The Baháʼí teachings on an auxiliary international language does not in itself threaten living languages or cultures; they do not call for cultural uniformity. Instead, the Baháʼí teachings value and promote cultural diversity by stating that there should be unity in diversity. The term "auxiliary" in Baháʼí scripture means that the international language will be taught in addition to first languages and that it will be secondary to those. Since the auxiliary language is meant for community-external, inter-community communication, it is functionally separate from one's primary language. While secondary to the primary language of one's culture, it establishes reliable communication between members of differing primary speech communities.

The Baháʼí teachings see minority group members as full members of the broader society, and thus see the need for unique cultural rights.

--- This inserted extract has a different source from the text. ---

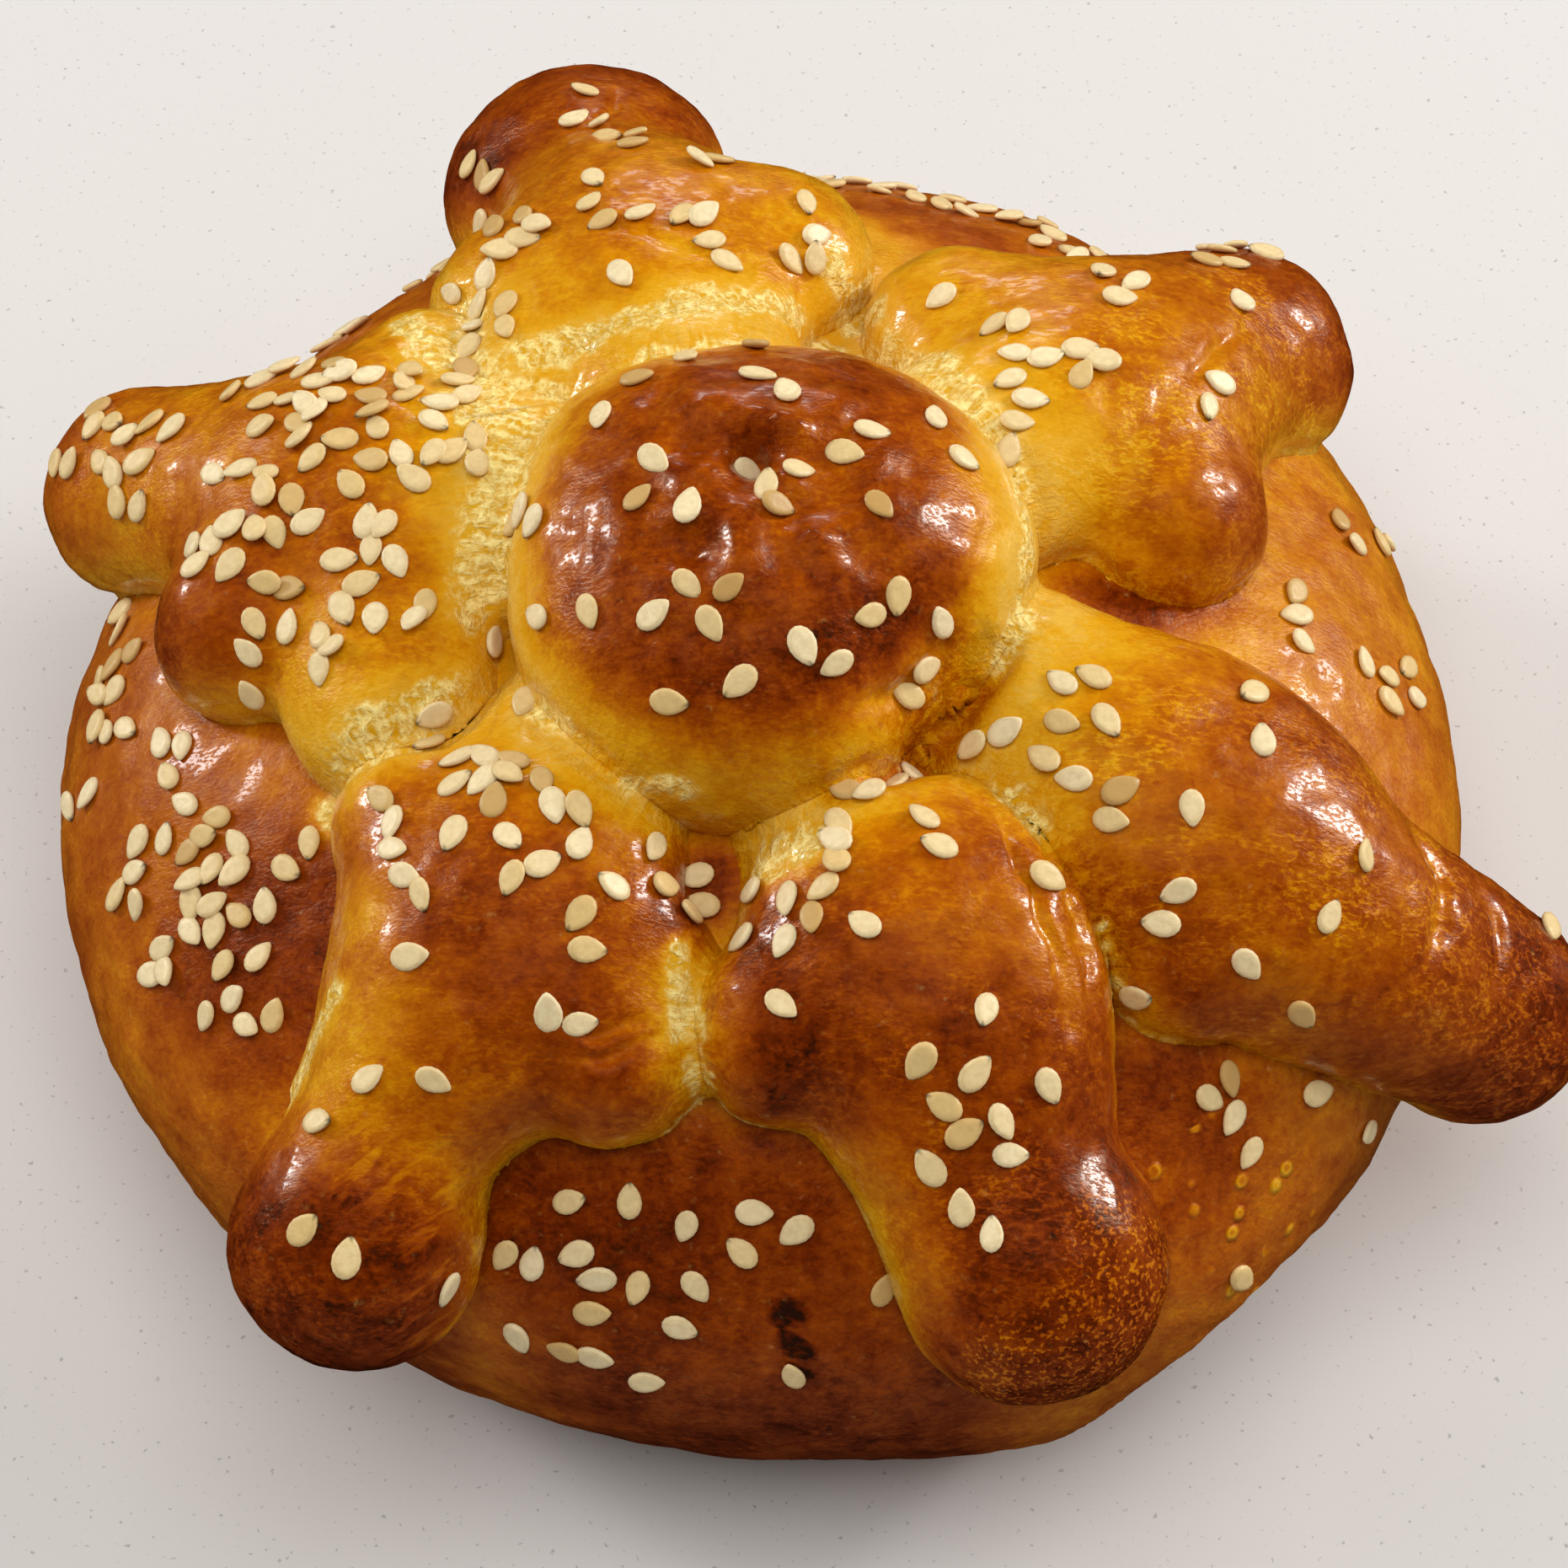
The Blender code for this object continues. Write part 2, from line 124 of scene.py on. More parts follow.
world = bpy.data.worlds.new("room")
world.use_nodes = True
world.node_tree.nodes["Background"].inputs["Color"].default_value = ROOM_COLOUR
world.node_tree.nodes["Background"].inputs["Strength"].default_value = ROOM_STRENGTH
world.cycles_visibility.glossy = False
bpy.context.scene.world = world
bpy.context.scene.view_settings.view_transform = "Standard"
print(len(SOFTBOXES), "lights")

# %% [markdown]
# Working with operators
#
# Blender's operators act on whatever is selected, and loading a model leaves it selected. These
# small helpers choose exactly one object, or a few, before an operator runs. A modifier is
# applied as soon as it is set, so that the mesh holds the finished shape.

# %% Selecting and applying
def choose(*objects):
    """Selects these objects alone and makes the first of them active."""
    bpy.ops.object.select_all(action="DESELECT")
    for item in objects:
        item.select_set(True)
    bpy.context.view_layer.objects.active = objects[0]


def apply_modifier(piece, kind, **settings):
    """Adds one modifier with these settings and applies it at once."""
    choose(piece)
    modifier = piece.modifiers.new(kind.lower(), kind)
    for name, value in settings.items():
        setattr(modifier, name, value)
    bpy.ops.object.modifier_apply(modifier=modifier.name)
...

Language is strongly attached to culture. In Baháʼí literature, one's mother tongue is described as "the most profound characteristic of a people", "the garment of the spirit of the people", the "native air which we need for living and dying, which surrounds us from cradle to grave, which is and remains our most personal property." Whereas both cultural and linguistic change are normal and ever-greater world unity expected, the precipitous extinction of non-dominant languages and cultures is therefore undesirable. Since the Baháʼí teachings on oneness of humankind emphasize the value of both diversity and unity in the sense of harmony rather than simple sameness, minority cultural rights can be seen as a matter of cultural justice, and language rights a subset of those cultural rights.